While standing there we contemplated the head loss effects on the filling of the lock and discussed the fluid mechanics of it because that’s what engineers do! As we were filming the ship go through, tons of people filled the observation deck and it quickly became quite crowded. Our recommendation is to arrive there early to beat the crowds, plus the ships only go through in the morning and evening so you must time it right for your best chance to see a ship. We next went through the rest of the visitor’s center, watched a video on the history of the canal, and went through the 4-level museum explaining the history of the canal and how it was built. While it was all very interesting and well organized, we (engineers) left with many unanswered questions.

In 2016, a new set of larger locks were added to allow the larger modern ships to pass through the canal. These expanded locks include water-saving basins that reuse 60% of Lake Gatun’s water, which is about 7% more efficient than the existing locks system. The museum didn’t really explain where the 7% efficiency comes from, but we figure it works like this:

Say a ship is coming from Lake Gatun traveling towards to the Pacific Ocean. There is a series of 3 locks (think of these like stair steps) the ship has to go through to get lowered to the level of the Pacific Ocean.

Beside each of these 3 locks are 3 enormous basins. Enormous as in each basin is the size of 25 Olympic swimming pools. The ship enters the first lock and prepares to get lowered to the 2nd lock. In the old locks, the water would just continue to flow into the lower lock until the water levels become even. The lock doors would open and the ship would pass into the lower lock. The process would then repeat itself. When the ship is in the last lock getting lowered to the Pacific, the water from Lake Gatun would just merely flow into the Pacific Ocean. With the new locks, water from Lake Gatun fills the water saving basins as well as the lower lock. This way, when the lock needs to be filled again, it can reuse the water from the basin rather than more water from Gatun Lake.

The 3 basins have varied bottom elevations which is a clever design to us after reflecting on what we saw during the operation of the original lock system. We think these basins most likely to allow the locks to fill and raise/lower the ships at a more uniform rate.

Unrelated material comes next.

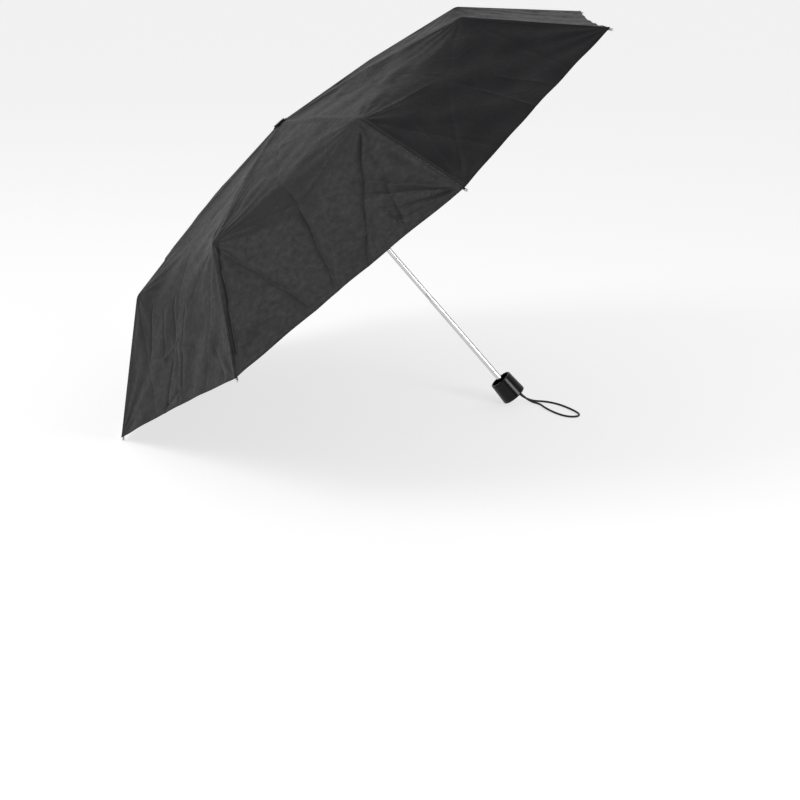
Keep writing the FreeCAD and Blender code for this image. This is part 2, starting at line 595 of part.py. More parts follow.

While watching the old lock system fill we noticed (and you may in the video) the ships would raise quickly at first in each lock, but the water filling the lock would slow down significantly as the ship began to reach the highest level (equilibrium with the next lock). Before explaining how we think the new lock system functions it is important we first explain why the filling of the lock and raising of the ship slows down in the original lock system. Remember that the locks raise the ships from seal level up the elevation of the artificial lake Gatun which is 85 feet above sea level. This difference in elevation of the water levels is how the locks fill. From what we read in the museum and online, absolutely no pumps are used in the original or new lock systems, so everything works by gravity. Water flows from the lake through culverts (really big pipes) to fill the locks and raise the ships. In simple terms the greater the elevation difference is between the water level of the lock and the source of the water (either the next lock or the lake), the faster the lock will fill. So as the lock begins to fill up the elevation difference between the water levels decreases and that is why the ships raised quickly at first and then very slowly at the end. 

Now back to the new lock system with the 3 water saving basins per lock. We noticed these basins are built at increasing elevations relative to one another (see picture above numbers 1-3) which we believe was done purposefully to maintain a more consistent elevation difference as the lock raises/lowers. The lowest basin most likely fills the lock first, and as the water levels near equilibrium.....boom the middle basin then kicks in to "reset" the elevation difference and continue to fill the lock, and then so on for the highest basin.

To say the least, we really found the new canal expansion interesting. If you’re interested in the new locks, they do have a visitor’s center on the Atlantic side (named Agua Clara). It apparently has a panoramic view of the locks and Gatun Lake.